U.S. equities slipped as the S&P 500 fell ~0.35% and the Nasdaq 100 declined ~1.04%, led by a >5% drop in Nvidia after a report that Meta is in talks to buy Google TPUs — a development boosting Alphabet >2% and stoking competition in AI chips. Dovish U.S. data (Sep retail sales +0.2% m/m vs +0.4% expected; Sep PPI ex-food & energy +2.6% y/y vs +2.7% expected; ADP showed a -13,500 weekly private payroll average) pushed the 10‑year yield to about 4.00% and lifted the market-implied probability of a 25bp Fed cut in December to ~80%. Q3 corporate season remains strong (83% of reporting S&P firms beat; earnings +14.6% y/y), but earnings shocks (Burlington -11%, Semtech -10%, AMD -7%) and large individual moves (Symbotic +38%, Kohl’s +32%) are driving intraday volatility and sector rotation, notably into home builders on lower yields.

Analysis

Market structure: The Meta–Google TPU rumor re-weights winners to GOOGL, Google cloud partners, and systems/software vendors who can monetize TPUs; NVDA, AMD and fab-constrained chip suppliers face immediate downside as investors price potential share erosion. Lower bond yields (10y ~4.00%) increase present value for growth and housing names (LEN, DHI) while pressuring crypto/miners as risk assets re-price; supply constraints at TSMC/Nvidia keep hardware pricing power intact unless Google secures large multi-year capacity.

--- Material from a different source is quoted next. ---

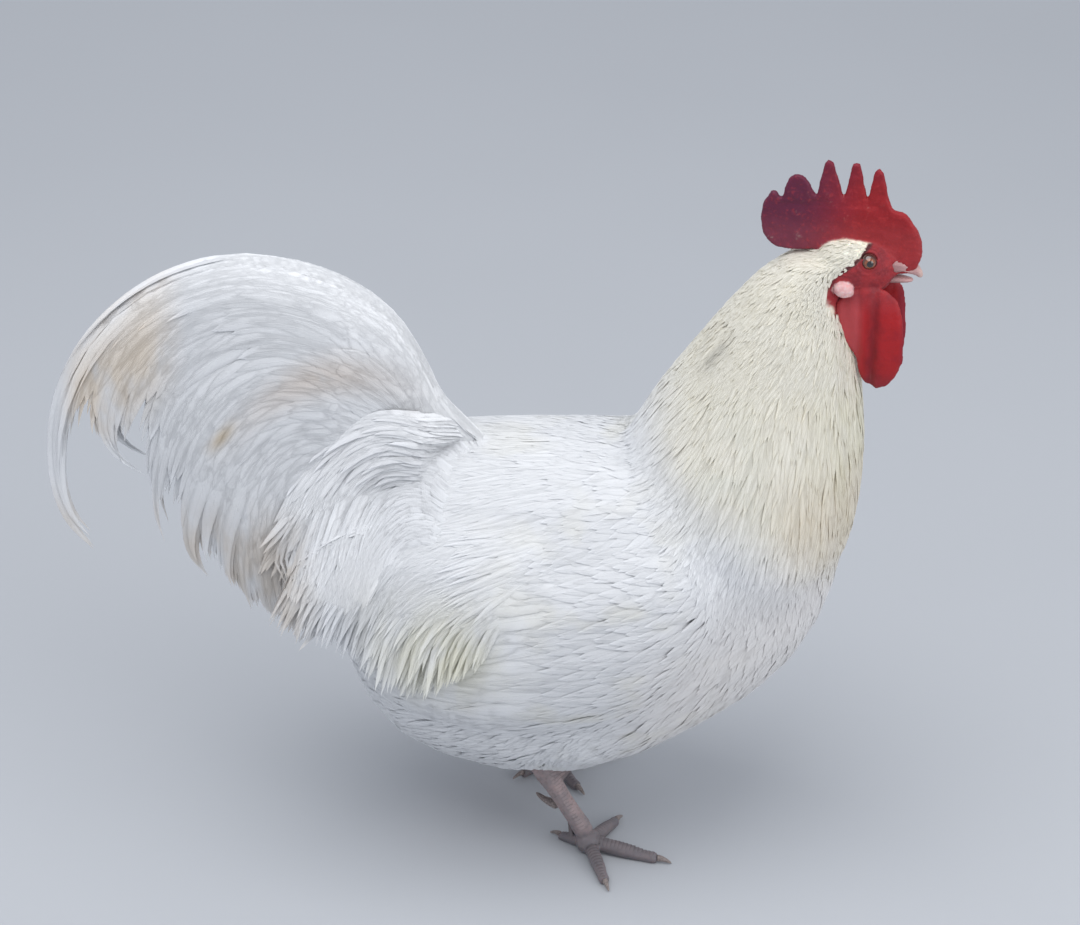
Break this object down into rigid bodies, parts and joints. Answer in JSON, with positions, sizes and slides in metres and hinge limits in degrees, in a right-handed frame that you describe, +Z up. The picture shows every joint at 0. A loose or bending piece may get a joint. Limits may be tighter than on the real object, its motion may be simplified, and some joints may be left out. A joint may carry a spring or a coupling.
{
  "type": "rooster",
  "caption": "Life-size white rooster standing on both feet, with a full neck hackle, a red single comb and wattles, and an arched tail of curved sickle feathers.",
  "frame": {"origin": "on the floor, under the middle of the bird's box", "axes": "+X the way the bird faces, +Y its left side, +Z up"},
  "size_m": [0.6514, 0.2462, 0.566],
  "materials": {
    "plumage_white": "soft matt contour feathers, white, a little stained on the tail",
    "plumage_cream": "long narrow neck hackles, white to pale cream",
    "comb_red": "warty bare skin with a slight sheen, red in front and purple behind",
    "face_red": "wrinkled bare skin, red",
    "lobe_white": "smooth bare skin, pinkish white",
    "horn": "horn, pale, with a slight gloss",
    "leg_scale": "overlapping scales, pinkish brown grey",
    "eye": "wet and glossy, orange brown round a black pupil"
  },
  "bodies": {
    "root": {"beak_lower": "horn", "beak_upper": "horn", "claw_hind_left": "horn", "claw_hind_right": "horn", "claw_inner_left": "horn", "claw_inner_right": "horn", "claw_middle_left": "horn", "claw_middle_right": "horn", "claw_outer_left": "horn", "claw_outer_right": "horn", "comb": "comb_red", "earlobe_left": "lobe_white", "earlobe_right": "lobe_white", "eye_left": "eye", "eye_right": "eye", "foot_left": "leg_scale", "foot_right": "leg_scale", "head": "face_red", "neck": "plumage_cream", "saddle_left": "plumage_white", "saddle_right": "plumage_white", "shank_left": "leg_scale", "shank_right": "leg_scale", "spur_left": "horn", "spur_right": "horn", "tail": "plumage_white", "thigh_left": "plumage_white", "thigh_right": "plumage_white", "trunk": "plumage_white", "wattle_left": "comb_red", "wattle_right": "comb_red", "wing_left": "plumage_white", "wing_right": "plumage_white"}
  },
  "joints": []
}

Risk assessment: Tail risks include a false-positive deal (rumor dies), accelerated price competition (Nvidia cuts ASPs), or regulatory actions (export controls/antitrust) that could rapidly swing earnings 20%+. Immediate (days): elevated implied volatility and sector rotation; short-term (weeks–months): Fed decision (Dec 9) and BLS data will drive rates and cyclical flows; long-term (2+ years): actual TPU adoption cadence (2026–2028) determines structural share shifts. Hidden dependency: Meta’s software optimization and colocation decisions matter more than chip specs. Trade implications: Favor asymmetric option exposure: buy long-dated GOOGL calls (LEAPs) to capture adoption vs. buy NVDA downside protection via 6–9 month put spreads; rotate cyclical exposure into homebuilders and select software/instrumentation winners (KEYS, ZM) that beat guidance. Use rate duration trades (buy 10y futures or TLT) size-constrained with a stop if 10y yield >4.30%. Expect 2–8 week volatility around Fed and corporate catalysts. Contrarian angles: The market may overstate near-term TPU impact — large cloud contracts execute slowly and require software ecosystem buy-in, so NVDA’s moat is underappreciated for 12–24 months; conversely GOOGL upside is underpriced if it secures anchor customers early. Historical parallel: CPU/GPU format shifts (Intel→AMD→Nvidia) took multiple years; unintended consequence: NVDA could defend share via aggressive pricing or partner programs, compressing peers’ margins before Google TPUs scale.